We have carefully examined defendant's various claims of prejudicial error and while we find error, as hereinafter indicated,
we conclude that the verdict was not thereby influenced and, therefore, defendant's substantial rights were not thereby affected
(Code Crim. Pro., § 542). During summation the District Attorney twice stated that the policeman's crucial testimony as to
the offer of the bribe and his meeting with the defendant was uncontradicted. The only person who could have contradicted
this testimony was the defendant. Hence the implications of the prosecutor's comment tended to violate defendant's rights
under the Fifth Amendment of the United States Constitution (Code Crim. Pro., § 393; People v. Leavitt, 301 N. Y. 113, 118;
People v. Gould, 25 A.D.2d 160; Griffin v. California, 380 U.S. 609). However, the court having made a timely intervention
in clarification of the defendant's constitutional privilege, we find this error harmless beyond a reasonable doubt. (See
Chapman v. California, 386 U.S. 18.) The court's charge to the effect that the availability of the defense of entrapment was
to discourage the "use of overzealous methods of law enforcement officials to trap the unwary innocent" was likewise error.

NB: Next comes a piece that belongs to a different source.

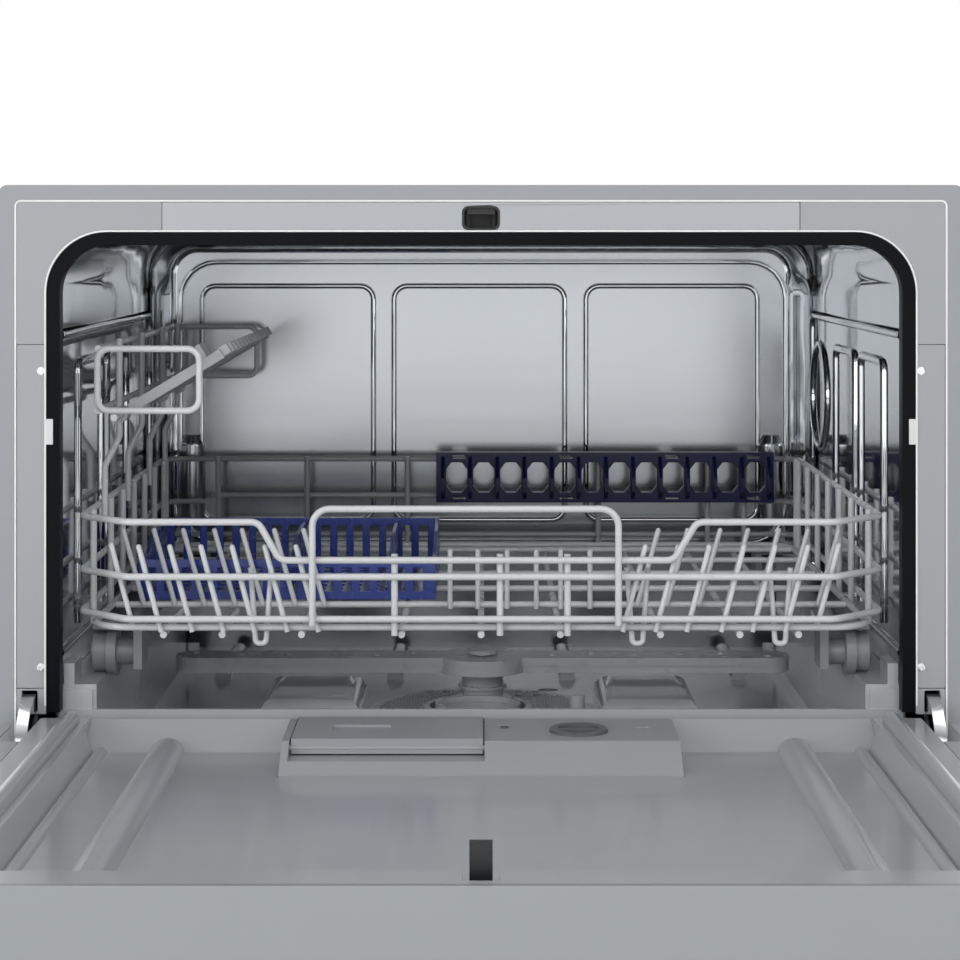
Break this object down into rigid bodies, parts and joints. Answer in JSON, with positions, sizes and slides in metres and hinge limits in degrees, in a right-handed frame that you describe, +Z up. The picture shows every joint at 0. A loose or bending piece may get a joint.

The defense is available to all defendants and is not limited to the "unwary innocent". Since the defendant was a lawyer,
he could not very well claim to be an "unwary innocent" victim of entrapment, and the charge therefore served to dilute the
force of the entrapment defense. The patrolman's testimony to the effect that the complainant in the Criminal Court case had
stated that this defendant had threatened that complainant was clearly inadmissible as hearsay, and improper. Moreover, defendant
should not have been convicted of two counts of bribery involving one common scheme. The language of section 200.00 of the
Penal Law supports the two counts with which appellant was charged and of which he was convicted -- one relating to the offer
of the bribe and the other to the consummation thereof. However, confronted with similar language under section 72 of the
former Penal Law, the Court of Appeals stated in People v. Gibson (191 N. Y. 227, 230 [1908 ]): "We do not think that this
section would be so construed as to mean that a person might be punished for receiving a bribe and also separately and independently
for asking and also for agreeing to receive the same bribe, but that these separate acts, when forming a connected series
relative to the same subject-matter, would be regarded as constituting a single crime." Since appellant received concurrent
six-month sentences on the two counts no actual prejudice to the defendant resulted and we may correct [36 A.D.2d 818 Page
819]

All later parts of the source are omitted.